National context and the delivery chain

Bulgaria’s notice sits within a wider sequence from data and planning to action and monitoring. In January 2025, Yugozapadno Darzhavno Predpriyatie DP set out a contract to execute biodiversity measures under the national Natura 2000 framework in Blagoevgrad Municipality, focusing on forest management and natural regeneration (Biodiversity Measures Execution). The new evaluation and ecosystem‑mapping work is upstream of such interventions, shaping which measures are justified where, and why.

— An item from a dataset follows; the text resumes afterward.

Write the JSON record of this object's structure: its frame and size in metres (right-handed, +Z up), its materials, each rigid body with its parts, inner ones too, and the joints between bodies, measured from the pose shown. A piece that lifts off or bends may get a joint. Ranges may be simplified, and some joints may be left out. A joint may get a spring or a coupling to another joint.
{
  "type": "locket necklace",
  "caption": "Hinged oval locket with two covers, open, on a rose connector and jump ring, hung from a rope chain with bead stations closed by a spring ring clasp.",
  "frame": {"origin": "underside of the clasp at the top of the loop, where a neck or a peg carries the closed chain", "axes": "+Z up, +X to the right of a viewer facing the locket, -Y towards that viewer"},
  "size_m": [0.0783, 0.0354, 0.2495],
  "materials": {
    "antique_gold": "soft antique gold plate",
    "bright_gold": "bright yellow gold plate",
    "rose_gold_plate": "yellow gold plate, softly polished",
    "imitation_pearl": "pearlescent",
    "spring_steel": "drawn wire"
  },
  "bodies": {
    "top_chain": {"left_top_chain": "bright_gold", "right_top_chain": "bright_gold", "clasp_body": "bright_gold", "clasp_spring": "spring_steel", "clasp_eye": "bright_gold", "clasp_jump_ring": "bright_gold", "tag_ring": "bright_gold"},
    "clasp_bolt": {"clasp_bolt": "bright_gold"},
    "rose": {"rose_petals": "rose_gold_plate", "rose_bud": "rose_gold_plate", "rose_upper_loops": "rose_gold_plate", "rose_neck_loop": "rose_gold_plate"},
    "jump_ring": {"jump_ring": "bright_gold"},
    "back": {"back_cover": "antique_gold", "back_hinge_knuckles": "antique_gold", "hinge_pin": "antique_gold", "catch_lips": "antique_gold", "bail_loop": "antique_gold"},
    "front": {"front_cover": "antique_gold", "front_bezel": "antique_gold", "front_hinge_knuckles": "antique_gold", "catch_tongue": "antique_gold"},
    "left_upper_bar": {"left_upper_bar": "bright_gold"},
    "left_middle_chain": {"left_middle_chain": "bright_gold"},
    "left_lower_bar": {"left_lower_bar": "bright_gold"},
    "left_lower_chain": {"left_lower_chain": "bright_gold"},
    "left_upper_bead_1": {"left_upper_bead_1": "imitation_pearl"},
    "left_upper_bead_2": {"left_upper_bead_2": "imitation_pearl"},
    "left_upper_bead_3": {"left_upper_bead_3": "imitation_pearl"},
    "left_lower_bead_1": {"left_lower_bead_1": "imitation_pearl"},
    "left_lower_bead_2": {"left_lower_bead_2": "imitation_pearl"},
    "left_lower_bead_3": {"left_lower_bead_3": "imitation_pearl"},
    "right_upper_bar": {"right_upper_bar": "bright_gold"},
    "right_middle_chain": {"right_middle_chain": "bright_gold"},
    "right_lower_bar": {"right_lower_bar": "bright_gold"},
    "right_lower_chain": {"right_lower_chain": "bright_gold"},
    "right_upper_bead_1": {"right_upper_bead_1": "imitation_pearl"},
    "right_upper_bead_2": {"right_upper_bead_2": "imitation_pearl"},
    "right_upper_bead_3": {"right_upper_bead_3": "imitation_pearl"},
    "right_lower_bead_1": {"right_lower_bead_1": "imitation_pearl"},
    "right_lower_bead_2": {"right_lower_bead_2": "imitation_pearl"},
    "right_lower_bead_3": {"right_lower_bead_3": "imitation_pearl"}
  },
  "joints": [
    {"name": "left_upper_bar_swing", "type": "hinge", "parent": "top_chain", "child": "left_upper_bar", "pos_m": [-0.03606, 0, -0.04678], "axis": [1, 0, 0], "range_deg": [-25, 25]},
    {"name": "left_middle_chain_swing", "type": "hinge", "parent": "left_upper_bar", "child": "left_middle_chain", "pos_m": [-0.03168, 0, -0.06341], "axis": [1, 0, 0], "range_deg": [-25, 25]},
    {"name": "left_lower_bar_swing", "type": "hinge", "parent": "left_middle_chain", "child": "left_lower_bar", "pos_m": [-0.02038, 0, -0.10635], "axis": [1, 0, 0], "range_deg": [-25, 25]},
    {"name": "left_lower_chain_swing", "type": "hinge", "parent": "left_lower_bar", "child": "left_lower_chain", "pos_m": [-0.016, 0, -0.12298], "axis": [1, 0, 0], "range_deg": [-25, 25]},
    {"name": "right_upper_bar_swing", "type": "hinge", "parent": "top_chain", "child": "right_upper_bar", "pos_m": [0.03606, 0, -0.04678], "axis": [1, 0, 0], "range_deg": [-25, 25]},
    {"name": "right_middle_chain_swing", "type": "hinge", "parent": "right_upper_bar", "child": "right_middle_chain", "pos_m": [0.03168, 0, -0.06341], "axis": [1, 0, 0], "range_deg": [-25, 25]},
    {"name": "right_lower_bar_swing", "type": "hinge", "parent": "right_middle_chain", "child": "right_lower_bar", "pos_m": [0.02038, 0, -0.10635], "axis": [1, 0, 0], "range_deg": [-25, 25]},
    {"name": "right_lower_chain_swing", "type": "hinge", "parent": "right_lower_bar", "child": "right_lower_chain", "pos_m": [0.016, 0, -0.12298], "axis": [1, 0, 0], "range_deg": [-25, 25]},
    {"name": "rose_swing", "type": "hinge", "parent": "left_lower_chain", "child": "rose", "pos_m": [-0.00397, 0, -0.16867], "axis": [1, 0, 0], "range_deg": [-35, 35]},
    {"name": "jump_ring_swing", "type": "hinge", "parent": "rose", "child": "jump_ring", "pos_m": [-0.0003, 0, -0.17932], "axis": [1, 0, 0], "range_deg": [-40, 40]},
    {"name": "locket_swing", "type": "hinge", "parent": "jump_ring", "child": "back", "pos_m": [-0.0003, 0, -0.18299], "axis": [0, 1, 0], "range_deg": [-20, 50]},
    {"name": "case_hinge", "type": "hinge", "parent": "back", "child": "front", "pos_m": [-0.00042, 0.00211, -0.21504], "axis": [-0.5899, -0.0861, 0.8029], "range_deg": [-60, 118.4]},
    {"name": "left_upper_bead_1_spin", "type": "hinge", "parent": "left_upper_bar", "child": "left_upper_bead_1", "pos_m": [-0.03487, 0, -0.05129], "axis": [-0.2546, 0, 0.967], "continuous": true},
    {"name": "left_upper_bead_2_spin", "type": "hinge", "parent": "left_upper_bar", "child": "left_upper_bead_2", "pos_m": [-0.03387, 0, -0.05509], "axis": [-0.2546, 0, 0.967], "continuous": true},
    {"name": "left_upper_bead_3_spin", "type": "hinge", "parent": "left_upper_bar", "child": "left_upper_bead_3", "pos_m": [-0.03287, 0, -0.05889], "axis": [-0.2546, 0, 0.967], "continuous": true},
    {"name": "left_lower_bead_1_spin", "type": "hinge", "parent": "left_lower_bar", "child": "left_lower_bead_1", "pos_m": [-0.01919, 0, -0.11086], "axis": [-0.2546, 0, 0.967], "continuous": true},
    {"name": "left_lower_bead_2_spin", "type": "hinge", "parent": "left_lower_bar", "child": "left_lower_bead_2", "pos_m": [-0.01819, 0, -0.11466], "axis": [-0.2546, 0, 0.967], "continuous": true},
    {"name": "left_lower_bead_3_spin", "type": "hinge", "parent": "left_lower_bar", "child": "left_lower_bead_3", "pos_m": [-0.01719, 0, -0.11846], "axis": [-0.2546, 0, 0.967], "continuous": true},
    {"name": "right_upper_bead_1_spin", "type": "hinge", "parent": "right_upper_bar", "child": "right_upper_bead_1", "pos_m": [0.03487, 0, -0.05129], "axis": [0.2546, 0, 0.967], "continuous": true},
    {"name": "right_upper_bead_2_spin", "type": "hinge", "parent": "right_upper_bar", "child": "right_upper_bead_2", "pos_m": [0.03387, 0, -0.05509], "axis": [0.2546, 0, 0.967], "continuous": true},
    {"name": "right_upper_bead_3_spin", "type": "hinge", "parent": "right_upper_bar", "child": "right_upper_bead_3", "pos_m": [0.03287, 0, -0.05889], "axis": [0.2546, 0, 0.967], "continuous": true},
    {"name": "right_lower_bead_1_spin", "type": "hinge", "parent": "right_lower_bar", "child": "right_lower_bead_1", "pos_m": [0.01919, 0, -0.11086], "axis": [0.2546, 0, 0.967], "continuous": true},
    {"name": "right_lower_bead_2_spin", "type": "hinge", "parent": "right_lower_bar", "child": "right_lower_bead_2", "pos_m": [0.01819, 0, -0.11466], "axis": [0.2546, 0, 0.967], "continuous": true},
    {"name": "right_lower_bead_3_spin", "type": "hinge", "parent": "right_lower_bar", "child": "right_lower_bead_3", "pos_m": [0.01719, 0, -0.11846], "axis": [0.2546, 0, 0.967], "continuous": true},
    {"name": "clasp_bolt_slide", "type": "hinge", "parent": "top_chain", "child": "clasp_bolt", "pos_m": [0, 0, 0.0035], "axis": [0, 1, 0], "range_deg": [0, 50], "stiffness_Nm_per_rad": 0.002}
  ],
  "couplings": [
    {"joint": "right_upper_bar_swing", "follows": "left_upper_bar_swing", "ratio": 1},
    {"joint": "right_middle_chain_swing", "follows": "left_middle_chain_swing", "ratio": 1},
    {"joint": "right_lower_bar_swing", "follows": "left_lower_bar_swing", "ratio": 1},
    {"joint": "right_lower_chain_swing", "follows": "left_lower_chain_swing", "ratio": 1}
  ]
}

Monitoring the effects of those measures is the final link. In May 2022, Poland’s Regional Directorate for Environmental Protection in Olsztyn commissioned six lots to assess how conservation activities affected the status of habitats and species in specific Natura 2000 sites (Assessment of conservation impacts). That kind of feedback loop depends on clear objectives and reliable baseline data—the very outputs Bulgaria is now procuring.

Cities are pushing in parallel. In February 2025, Oslo’s Bymiljøetaten sought external support to map and assess natural values, revise existing data and prepare care plans to better safeguard biodiversity in the capital (Mapping Nature Values in Oslo). The tools and standards developed for national networks often cascade into local practice.

Outlook

As Bulgaria moves to award this contract, watch for clarity on the two‑lot split, the deliverables for ecosystem mapping and services assessment, and how data quality control will be handled. The degree to which outputs align with standard protocols seen elsewhere, and how they integrate with agricultural and water objectives, will shape their usefulness for management plans and EU reporting.

Across Europe, similar programmes continue to mature—from Croatia’s conservation goal‑setting to the Czech Republic’s repeat habitat mapping—pointing to a steady convergence on shared methods and measurable targets. The Bulgarian contract is another step in that direction; its impact will be judged on how well it turns data into clear, actionable objectives for Natura 2000 sites.